Given data:
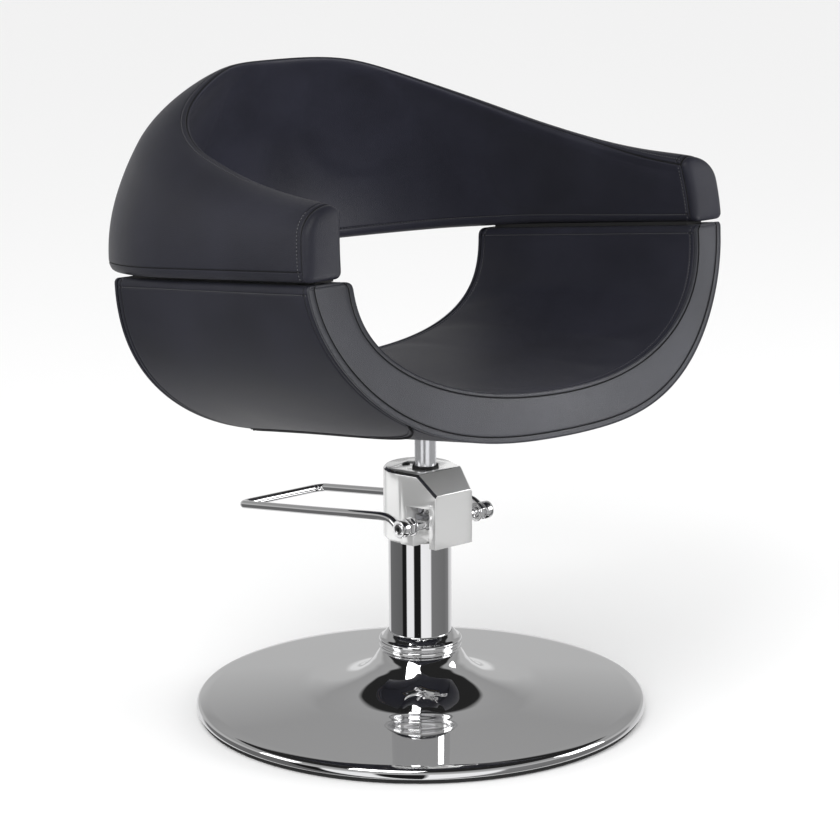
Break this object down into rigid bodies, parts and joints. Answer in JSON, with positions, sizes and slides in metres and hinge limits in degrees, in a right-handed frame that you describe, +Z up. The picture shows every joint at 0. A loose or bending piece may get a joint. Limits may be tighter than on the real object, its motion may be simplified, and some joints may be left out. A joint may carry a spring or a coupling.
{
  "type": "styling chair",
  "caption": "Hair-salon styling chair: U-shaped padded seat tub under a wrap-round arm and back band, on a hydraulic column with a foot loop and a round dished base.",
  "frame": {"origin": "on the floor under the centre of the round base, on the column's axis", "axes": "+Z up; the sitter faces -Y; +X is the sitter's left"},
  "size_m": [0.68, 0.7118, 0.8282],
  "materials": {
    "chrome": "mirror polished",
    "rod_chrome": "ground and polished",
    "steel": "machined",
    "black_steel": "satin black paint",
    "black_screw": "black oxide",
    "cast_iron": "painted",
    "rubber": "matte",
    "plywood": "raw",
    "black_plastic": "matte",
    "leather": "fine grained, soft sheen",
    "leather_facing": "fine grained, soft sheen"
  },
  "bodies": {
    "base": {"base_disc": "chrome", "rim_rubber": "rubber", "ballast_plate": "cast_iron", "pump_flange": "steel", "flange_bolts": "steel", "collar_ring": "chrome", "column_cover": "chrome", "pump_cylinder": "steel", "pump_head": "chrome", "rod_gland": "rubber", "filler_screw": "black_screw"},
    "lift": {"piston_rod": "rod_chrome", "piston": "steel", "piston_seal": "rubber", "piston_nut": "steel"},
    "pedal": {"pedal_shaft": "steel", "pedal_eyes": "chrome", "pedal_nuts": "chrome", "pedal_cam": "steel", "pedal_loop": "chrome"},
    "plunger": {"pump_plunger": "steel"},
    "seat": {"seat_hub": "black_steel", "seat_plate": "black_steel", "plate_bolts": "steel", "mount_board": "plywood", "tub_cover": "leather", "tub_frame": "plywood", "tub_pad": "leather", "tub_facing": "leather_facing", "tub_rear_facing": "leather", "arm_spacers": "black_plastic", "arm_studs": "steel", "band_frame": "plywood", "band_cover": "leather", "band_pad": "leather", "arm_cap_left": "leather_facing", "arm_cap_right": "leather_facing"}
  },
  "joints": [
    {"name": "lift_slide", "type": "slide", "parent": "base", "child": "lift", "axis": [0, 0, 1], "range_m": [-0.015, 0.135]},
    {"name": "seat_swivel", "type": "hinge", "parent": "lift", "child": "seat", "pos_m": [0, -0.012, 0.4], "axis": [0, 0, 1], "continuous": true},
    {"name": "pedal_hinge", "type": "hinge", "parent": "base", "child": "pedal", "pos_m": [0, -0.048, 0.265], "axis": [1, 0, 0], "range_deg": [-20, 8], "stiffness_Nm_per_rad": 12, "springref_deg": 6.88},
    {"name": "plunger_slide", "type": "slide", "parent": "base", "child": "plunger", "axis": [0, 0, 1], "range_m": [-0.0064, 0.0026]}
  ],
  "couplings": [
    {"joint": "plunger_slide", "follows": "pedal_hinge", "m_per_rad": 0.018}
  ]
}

Directive: Output all of the material exactly as written.

Exercise response:
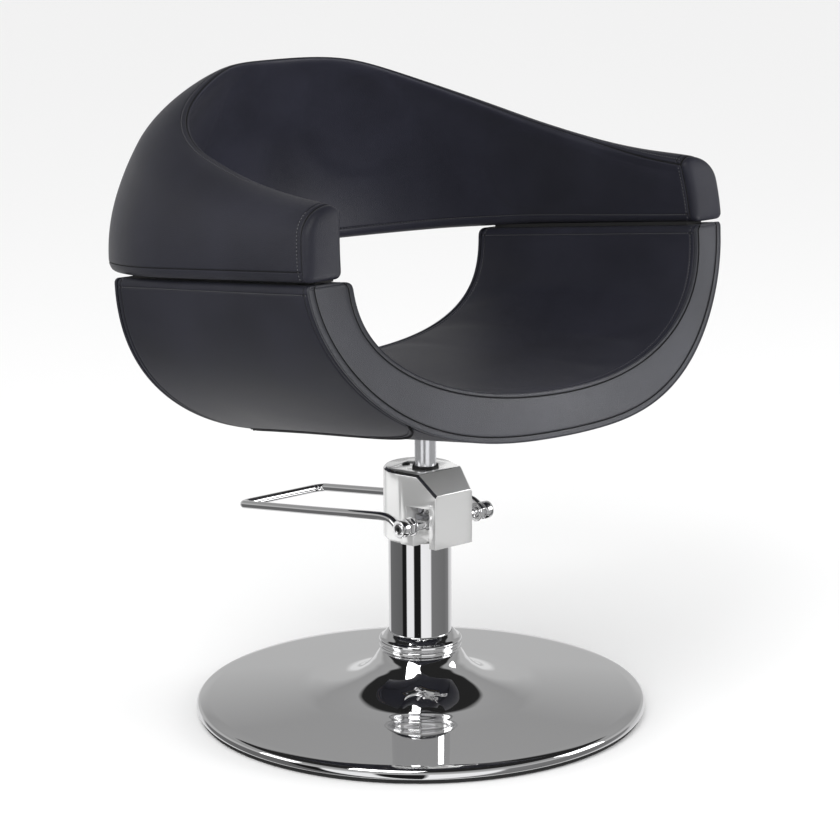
Break this object down into rigid bodies, parts and joints. Answer in JSON, with positions, sizes and slides in metres and hinge limits in degrees, in a right-handed frame that you describe, +Z up. The picture shows every joint at 0. A loose or bending piece may get a joint. Limits may be tighter than on the real object, its motion may be simplified, and some joints may be left out. A joint may carry a spring or a coupling.
{
  "type": "styling chair",
  "caption": "Hair-salon styling chair: U-shaped padded seat tub under a wrap-round arm and back band, on a hydraulic column with a foot loop and a round dished base.",
  "frame": {"origin": "on the floor under the centre of the round base, on the column's axis", "axes": "+Z up; the sitter faces -Y; +X is the sitter's left"},
  "size_m": [0.68, 0.7118, 0.8282],
  "materials": {
    "chrome": "mirror polished",
    "rod_chrome": "ground and polished",
    "steel": "machined",
    "black_steel": "satin black paint",
    "black_screw": "black oxide",
    "cast_iron": "painted",
    "rubber": "matte",
    "plywood": "raw",
    "black_plastic": "matte",
    "leather": "fine grained, soft sheen",
    "leather_facing": "fine grained, soft sheen"
  },
  "bodies": {
    "base": {"base_disc": "chrome", "rim_rubber": "rubber", "ballast_plate": "cast_iron", "pump_flange": "steel", "flange_bolts": "steel", "collar_ring": "chrome", "column_cover": "chrome", "pump_cylinder": "steel", "pump_head": "chrome", "rod_gland": "rubber", "filler_screw": "black_screw"},
    "lift": {"piston_rod": "rod_chrome", "piston": "steel", "piston_seal": "rubber", "piston_nut": "steel"},
    "pedal": {"pedal_shaft": "steel", "pedal_eyes": "chrome", "pedal_nuts": "chrome", "pedal_cam": "steel", "pedal_loop": "chrome"},
    "plunger": {"pump_plunger": "steel"},
    "seat": {"seat_hub": "black_steel", "seat_plate": "black_steel", "plate_bolts": "steel", "mount_board": "plywood", "tub_cover": "leather", "tub_frame": "plywood", "tub_pad": "leather", "tub_facing": "leather_facing", "tub_rear_facing": "leather", "arm_spacers": "black_plastic", "arm_studs": "steel", "band_frame": "plywood", "band_cover": "leather", "band_pad": "leather", "arm_cap_left": "leather_facing", "arm_cap_right": "leather_facing"}
  },
  "joints": [
    {"name": "lift_slide", "type": "slide", "parent": "base", "child": "lift", "axis": [0, 0, 1], "range_m": [-0.015, 0.135]},
    {"name": "seat_swivel", "type": "hinge", "parent": "lift", "child": "seat", "pos_m": [0, -0.012, 0.4], "axis": [0, 0, 1], "continuous": true},
    {"name": "pedal_hinge", "type": "hinge", "parent": "base", "child": "pedal", "pos_m": [0, -0.048, 0.265], "axis": [1, 0, 0], "range_deg": [-20, 8], "stiffness_Nm_per_rad": 12, "springref_deg": 6.88},
    {"name": "plunger_slide", "type": "slide", "parent": "base", "child": "plunger", "axis": [0, 0, 1], "range_m": [-0.0064, 0.0026]}
  ],
  "couplings": [
    {"joint": "plunger_slide", "follows": "pedal_hinge", "m_per_rad": 0.018}
  ]
}